▸ **REQUEST**
Find the lines holding the string "axis" in the data, then copy all of them.

▸ **STORED DATA**
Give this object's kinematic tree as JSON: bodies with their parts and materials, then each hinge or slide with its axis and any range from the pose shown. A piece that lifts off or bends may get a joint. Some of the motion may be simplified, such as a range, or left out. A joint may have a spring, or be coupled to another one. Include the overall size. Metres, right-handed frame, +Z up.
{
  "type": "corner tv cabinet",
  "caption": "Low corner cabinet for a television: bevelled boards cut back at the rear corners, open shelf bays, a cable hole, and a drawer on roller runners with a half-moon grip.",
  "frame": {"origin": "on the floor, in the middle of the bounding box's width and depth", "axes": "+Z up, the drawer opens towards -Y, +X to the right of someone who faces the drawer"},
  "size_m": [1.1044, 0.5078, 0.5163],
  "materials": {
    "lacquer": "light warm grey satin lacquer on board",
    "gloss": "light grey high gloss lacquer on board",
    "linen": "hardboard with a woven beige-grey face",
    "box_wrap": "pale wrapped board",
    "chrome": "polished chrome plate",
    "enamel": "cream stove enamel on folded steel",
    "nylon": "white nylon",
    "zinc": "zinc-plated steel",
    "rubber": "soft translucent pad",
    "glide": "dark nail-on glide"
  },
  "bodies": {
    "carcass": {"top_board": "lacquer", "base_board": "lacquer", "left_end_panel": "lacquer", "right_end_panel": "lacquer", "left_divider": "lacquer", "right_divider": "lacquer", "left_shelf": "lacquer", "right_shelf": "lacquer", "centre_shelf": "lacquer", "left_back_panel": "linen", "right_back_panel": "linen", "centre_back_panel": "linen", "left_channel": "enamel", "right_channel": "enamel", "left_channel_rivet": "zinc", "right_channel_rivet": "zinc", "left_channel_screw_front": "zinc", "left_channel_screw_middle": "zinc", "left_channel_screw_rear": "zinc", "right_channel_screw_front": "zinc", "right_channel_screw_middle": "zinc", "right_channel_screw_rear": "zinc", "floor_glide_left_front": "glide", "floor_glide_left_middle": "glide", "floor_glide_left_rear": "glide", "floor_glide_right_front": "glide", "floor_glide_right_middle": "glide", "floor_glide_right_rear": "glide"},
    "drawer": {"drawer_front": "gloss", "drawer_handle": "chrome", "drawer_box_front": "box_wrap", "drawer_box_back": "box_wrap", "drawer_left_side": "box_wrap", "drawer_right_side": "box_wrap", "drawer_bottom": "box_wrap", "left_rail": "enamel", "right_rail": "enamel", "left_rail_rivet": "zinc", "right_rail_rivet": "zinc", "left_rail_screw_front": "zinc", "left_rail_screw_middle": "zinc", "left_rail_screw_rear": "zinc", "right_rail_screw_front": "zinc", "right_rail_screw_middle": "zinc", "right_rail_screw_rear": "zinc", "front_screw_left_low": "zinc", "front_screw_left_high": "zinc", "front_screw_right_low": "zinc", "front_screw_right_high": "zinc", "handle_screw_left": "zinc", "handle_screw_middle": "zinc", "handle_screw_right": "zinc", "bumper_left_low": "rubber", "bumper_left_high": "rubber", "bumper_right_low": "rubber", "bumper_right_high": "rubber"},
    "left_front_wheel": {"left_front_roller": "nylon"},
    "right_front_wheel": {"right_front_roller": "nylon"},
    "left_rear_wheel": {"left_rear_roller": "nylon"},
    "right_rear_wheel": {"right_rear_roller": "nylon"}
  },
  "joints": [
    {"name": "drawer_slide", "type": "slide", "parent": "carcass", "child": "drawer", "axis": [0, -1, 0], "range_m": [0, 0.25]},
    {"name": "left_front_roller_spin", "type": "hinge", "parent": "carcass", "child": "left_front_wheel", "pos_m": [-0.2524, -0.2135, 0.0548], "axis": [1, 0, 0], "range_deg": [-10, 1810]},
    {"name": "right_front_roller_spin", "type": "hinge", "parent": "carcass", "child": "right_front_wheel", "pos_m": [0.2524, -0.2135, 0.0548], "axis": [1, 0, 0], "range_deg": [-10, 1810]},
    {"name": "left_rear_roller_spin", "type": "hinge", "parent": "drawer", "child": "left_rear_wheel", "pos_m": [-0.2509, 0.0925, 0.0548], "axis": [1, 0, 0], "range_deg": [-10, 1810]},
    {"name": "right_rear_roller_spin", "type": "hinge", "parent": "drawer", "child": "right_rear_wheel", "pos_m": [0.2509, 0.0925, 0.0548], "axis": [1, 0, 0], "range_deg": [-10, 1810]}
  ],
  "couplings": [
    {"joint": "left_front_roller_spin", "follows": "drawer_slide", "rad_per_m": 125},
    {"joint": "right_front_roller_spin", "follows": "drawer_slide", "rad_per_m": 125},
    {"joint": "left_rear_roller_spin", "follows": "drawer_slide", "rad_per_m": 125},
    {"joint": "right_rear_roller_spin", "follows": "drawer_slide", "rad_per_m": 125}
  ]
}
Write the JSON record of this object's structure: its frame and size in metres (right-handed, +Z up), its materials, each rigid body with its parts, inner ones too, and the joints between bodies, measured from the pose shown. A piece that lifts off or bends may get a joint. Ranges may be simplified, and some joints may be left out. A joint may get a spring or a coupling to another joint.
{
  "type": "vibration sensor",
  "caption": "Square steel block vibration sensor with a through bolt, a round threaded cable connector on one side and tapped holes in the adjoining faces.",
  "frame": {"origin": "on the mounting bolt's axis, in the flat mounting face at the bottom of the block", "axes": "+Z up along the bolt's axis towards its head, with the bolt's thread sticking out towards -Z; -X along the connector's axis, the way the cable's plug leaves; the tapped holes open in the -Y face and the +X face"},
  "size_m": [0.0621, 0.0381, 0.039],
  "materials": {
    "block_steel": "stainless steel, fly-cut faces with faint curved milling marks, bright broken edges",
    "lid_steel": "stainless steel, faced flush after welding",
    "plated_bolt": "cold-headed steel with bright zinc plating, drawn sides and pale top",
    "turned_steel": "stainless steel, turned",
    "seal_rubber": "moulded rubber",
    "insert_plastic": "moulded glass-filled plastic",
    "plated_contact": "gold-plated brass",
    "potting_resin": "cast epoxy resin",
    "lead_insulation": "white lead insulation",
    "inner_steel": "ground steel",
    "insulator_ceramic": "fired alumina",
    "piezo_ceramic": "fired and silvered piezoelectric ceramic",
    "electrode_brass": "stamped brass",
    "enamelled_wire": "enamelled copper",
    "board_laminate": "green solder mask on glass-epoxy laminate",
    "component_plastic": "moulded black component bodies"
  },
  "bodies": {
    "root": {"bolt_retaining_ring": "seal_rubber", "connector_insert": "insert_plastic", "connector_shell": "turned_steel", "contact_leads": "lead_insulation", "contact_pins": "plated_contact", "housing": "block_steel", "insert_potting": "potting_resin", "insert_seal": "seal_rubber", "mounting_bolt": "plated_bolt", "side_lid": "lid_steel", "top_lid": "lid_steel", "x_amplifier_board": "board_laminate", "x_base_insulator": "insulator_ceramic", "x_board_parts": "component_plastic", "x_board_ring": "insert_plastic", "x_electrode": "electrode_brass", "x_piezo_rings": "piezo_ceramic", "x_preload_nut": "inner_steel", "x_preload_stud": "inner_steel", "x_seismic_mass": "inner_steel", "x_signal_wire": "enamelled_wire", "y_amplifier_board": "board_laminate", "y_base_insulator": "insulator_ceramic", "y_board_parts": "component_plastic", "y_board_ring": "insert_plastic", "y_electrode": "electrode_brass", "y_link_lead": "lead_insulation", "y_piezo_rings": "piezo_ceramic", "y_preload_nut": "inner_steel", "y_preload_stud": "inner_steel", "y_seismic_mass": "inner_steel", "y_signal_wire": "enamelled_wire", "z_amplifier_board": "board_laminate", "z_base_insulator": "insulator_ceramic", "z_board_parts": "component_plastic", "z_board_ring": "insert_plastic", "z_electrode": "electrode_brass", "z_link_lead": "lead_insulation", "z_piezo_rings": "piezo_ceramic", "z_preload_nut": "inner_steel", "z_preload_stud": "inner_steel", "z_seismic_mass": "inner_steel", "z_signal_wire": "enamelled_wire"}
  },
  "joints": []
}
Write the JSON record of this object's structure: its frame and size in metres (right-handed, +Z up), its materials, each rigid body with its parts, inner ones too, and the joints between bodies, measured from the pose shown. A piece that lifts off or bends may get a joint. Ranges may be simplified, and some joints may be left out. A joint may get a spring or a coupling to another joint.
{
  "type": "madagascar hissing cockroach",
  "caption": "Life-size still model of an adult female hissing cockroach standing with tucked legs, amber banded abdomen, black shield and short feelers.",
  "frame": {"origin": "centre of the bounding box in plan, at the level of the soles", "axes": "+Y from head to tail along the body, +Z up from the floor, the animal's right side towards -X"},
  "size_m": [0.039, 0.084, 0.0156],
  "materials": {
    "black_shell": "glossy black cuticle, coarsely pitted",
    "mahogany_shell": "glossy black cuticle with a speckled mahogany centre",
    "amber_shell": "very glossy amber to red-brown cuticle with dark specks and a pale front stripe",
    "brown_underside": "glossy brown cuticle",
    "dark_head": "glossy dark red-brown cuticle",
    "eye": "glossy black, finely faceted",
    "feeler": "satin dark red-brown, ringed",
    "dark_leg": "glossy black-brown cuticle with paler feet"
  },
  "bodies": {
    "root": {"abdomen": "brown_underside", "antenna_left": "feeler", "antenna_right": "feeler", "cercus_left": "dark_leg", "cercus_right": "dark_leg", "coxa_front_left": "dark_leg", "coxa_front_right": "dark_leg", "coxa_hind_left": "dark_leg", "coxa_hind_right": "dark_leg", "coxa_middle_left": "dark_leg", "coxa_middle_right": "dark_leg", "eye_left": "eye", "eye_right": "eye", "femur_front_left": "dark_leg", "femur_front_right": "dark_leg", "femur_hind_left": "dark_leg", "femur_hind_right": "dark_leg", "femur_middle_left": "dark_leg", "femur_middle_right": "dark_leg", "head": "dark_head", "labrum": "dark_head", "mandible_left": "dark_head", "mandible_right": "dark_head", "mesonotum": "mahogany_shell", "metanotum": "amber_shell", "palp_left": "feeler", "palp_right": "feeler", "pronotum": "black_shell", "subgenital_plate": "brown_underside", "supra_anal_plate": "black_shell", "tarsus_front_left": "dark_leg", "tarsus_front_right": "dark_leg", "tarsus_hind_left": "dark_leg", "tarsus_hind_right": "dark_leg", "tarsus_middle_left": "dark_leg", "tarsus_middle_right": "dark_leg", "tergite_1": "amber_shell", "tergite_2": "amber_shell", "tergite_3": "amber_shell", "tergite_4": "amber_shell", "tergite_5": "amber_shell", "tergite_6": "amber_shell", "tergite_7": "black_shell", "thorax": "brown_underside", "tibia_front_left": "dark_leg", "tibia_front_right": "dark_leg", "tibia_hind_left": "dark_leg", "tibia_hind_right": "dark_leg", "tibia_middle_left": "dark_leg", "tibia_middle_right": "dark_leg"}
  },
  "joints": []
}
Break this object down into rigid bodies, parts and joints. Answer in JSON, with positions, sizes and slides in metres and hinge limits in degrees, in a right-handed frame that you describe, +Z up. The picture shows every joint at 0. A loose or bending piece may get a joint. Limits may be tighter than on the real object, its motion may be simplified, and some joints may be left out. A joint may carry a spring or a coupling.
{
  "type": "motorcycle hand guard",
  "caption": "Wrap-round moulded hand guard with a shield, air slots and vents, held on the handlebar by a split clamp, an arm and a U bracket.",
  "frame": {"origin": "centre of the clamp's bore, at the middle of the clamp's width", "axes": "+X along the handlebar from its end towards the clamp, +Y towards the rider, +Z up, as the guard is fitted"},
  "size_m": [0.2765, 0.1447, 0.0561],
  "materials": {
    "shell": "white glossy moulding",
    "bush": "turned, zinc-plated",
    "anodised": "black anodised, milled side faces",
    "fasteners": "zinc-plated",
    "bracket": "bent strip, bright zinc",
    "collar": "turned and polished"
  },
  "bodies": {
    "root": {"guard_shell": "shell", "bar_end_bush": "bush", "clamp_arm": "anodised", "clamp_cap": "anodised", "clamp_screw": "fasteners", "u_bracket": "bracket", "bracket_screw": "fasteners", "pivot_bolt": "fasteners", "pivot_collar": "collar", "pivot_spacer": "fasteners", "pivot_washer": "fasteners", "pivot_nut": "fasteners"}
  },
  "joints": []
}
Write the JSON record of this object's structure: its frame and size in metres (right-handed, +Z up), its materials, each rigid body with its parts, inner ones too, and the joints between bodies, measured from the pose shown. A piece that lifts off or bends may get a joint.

▸ **ANSWER TO THE TASK**
Give this object's kinematic tree as JSON: bodies with their parts and materials, then each hinge or slide with its axis and any range from the pose shown. A piece that lifts off or bends may get a joint. Some of the motion may be simplified, such as a range, or left out. A joint may have a spring, or be coupled to another one. Include the overall size. Metres, right-handed frame, +Z up.
    {"name": "drawer_slide", "type": "slide", "parent": "carcass", "child": "drawer", "axis": [0, -1, 0], "range_m": [0, 0.25]},
    {"name": "left_front_roller_spin", "type": "hinge", "parent": "carcass", "child": "left_front_wheel", "pos_m": [-0.2524, -0.2135, 0.0548], "axis": [1, 0, 0], "range_deg": [-10, 1810]},
    {"name": "right_front_roller_spin", "type": "hinge", "parent": "carcass", "child": "right_front_wheel", "pos_m": [0.2524, -0.2135, 0.0548], "axis": [1, 0, 0], "range_deg": [-10, 1810]},
    {"name": "left_rear_roller_spin", "type": "hinge", "parent": "drawer", "child": "left_rear_wheel", "pos_m": [-0.2509, 0.0925, 0.0548], "axis": [1, 0, 0], "range_deg": [-10, 1810]},
    {"name": "right_rear_roller_spin", "type": "hinge", "parent": "drawer", "child": "right_rear_wheel", "pos_m": [0.2509, 0.0925, 0.0548], "axis": [1, 0, 0], "range_deg": [-10, 1810]}
  "frame": {"origin": "on the mounting bolt's axis, in the flat mounting face at the bottom of the block", "axes": "+Z up along the bolt's axis towards its head, with the bolt's thread sticking out towards -Z; -X along the connector's axis, the way the cable's plug leaves; the tapped holes open in the -Y face and the +X face"},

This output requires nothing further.